The listing must be reproduced in full, exactly as it stands.

### DATA EXCERPT

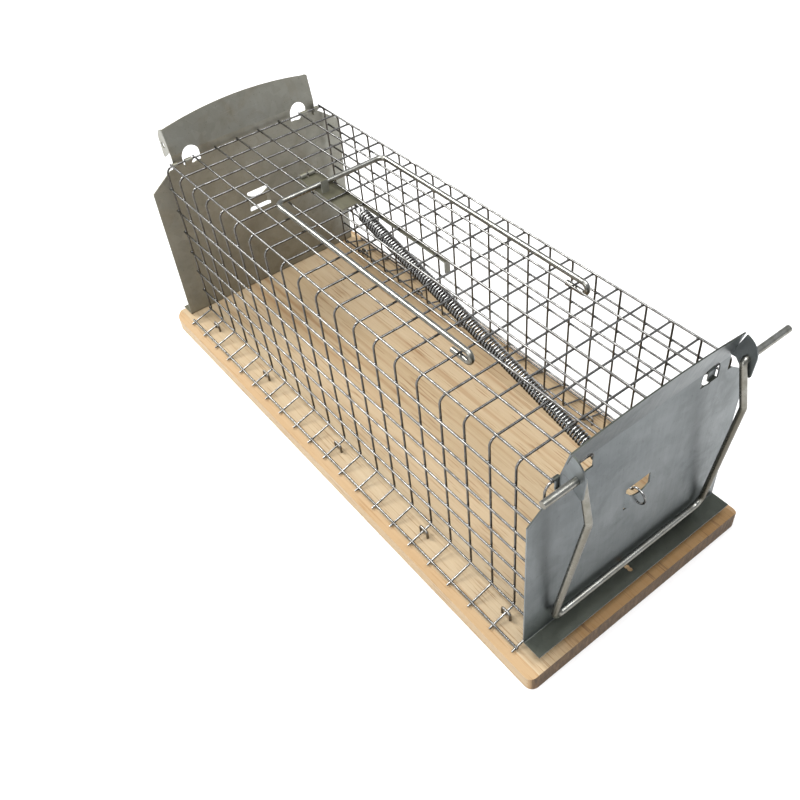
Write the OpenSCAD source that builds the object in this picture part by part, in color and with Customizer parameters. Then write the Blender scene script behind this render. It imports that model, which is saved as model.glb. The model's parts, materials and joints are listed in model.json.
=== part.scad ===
// Live catch trap: a welded-wire cage on a wooden board, with a sprung door at one end.
// Millimetres. The origin is under the middle of the board, +X points to the door and +Z up.

/* [Mesh] */
// Distance between neighbouring hoops along the cage
hoop_pitch = 14; // [12:0.5:18]
// Distance between neighbouring wires that run along the cage
wire_pitch = 13; // [11:0.5:16]
// Diameter of the mesh wire
mesh_d = 1; // [0.8:0.1:1.3]
// Cells across the roof, from corner wire to corner wire
roof_cells = 7; // [7:2:9]
// Wires along each side wall
side_wires = 7; // [5:1:9]
// Distance from the corner wires down to the first side wires
side_drop = 12.5; // [10:0.5:16]
// Height of the lowest side wires above the board
low_wire_h = 6.1; // [5:0.1:9]
// How far the side wires stand outside the corner wires
shoulder = 3.9; // [3.5:0.1:6]
// Radius of the hoops' roof corners
hoop_bend_r = 3.5; // [2:0.1:3.6]
// Distance from the side wires out to the foot wires
foot_reach = 11; // [9:0.5:16]
// How far each foot sticks out past its foot wire
foot_stub = 2.1; // [1:0.1:4]
// Radius of the bend between a hoop's leg and its foot
foot_bend_r = 1.8; // [1.2:0.1:2]

/* [Board] */
// Thickness of the board
board_t = 10; // [9:0.5:18]
// Board beyond the last hoop, under the door's lip
front_ledge = 14.6; // [12:0.2:25]
// Board behind the first hoop, under the rear plate's lip
rear_ledge = 17.4; // [17:0.2:30]
// Board beyond the ends of the feet
side_ledge = 2.5; // [2:0.1:12]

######

**FINISHED ANSWER:**
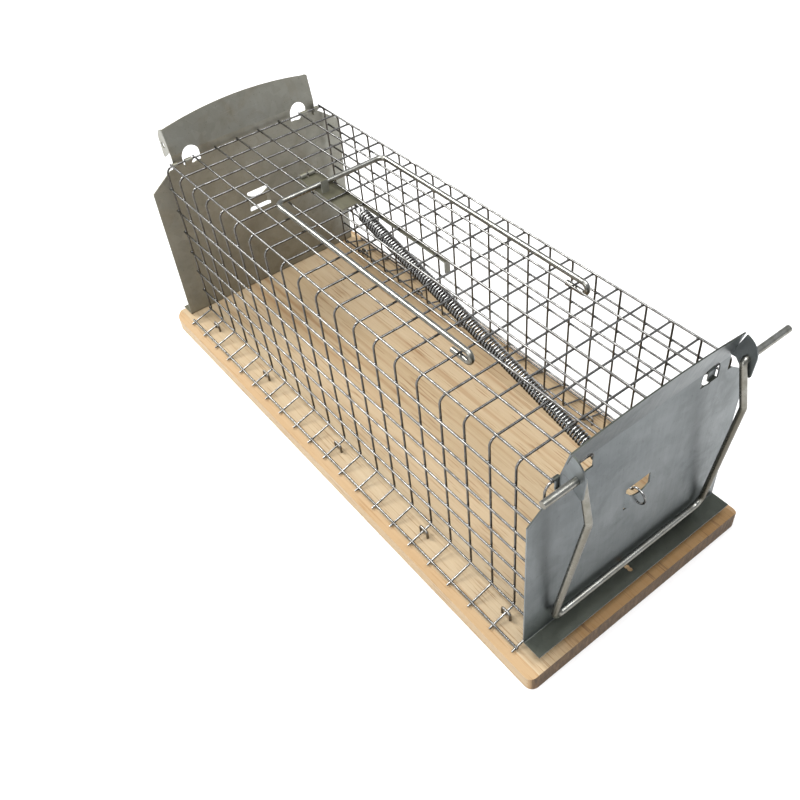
Write the OpenSCAD source that builds the object in this picture part by part, in color and with Customizer parameters. Then write the Blender scene script behind this render. It imports that model, which is saved as model.glb. The model's parts, materials and joints are listed in model.json.
=== part.scad ===
// Live catch trap: a welded-wire cage on a wooden board, with a sprung door at one end.
// Millimetres. The origin is under the middle of the board, +X points to the door and +Z up.

/* [Mesh] */
// Distance between neighbouring hoops along the cage
hoop_pitch = 14; // [12:0.5:18]
// Distance between neighbouring wires that run along the cage
wire_pitch = 13; // [11:0.5:16]
// Diameter of the mesh wire
mesh_d = 1; // [0.8:0.1:1.3]
// Cells across the roof, from corner wire to corner wire
roof_cells = 7; // [7:2:9]
// Wires along each side wall
side_wires = 7; // [5:1:9]
// Distance from the corner wires down to the first side wires
side_drop = 12.5; // [10:0.5:16]
// Height of the lowest side wires above the board
low_wire_h = 6.1; // [5:0.1:9]
// How far the side wires stand outside the corner wires
shoulder = 3.9; // [3.5:0.1:6]
// Radius of the hoops' roof corners
hoop_bend_r = 3.5; // [2:0.1:3.6]
// Distance from the side wires out to the foot wires
foot_reach = 11; // [9:0.5:16]
// How far each foot sticks out past its foot wire
foot_stub = 2.1; // [1:0.1:4]
// Radius of the bend between a hoop's leg and its foot
foot_bend_r = 1.8; // [1.2:0.1:2]

/* [Board] */
// Thickness of the board
board_t = 10; // [9:0.5:18]
// Board beyond the last hoop, under the door's lip
front_ledge = 14.6; // [12:0.2:25]
// Board behind the first hoop, under the rear plate's lip
rear_ledge = 17.4; // [17:0.2:30]
// Board beyond the ends of the feet
side_ledge = 2.5; // [2:0.1:12]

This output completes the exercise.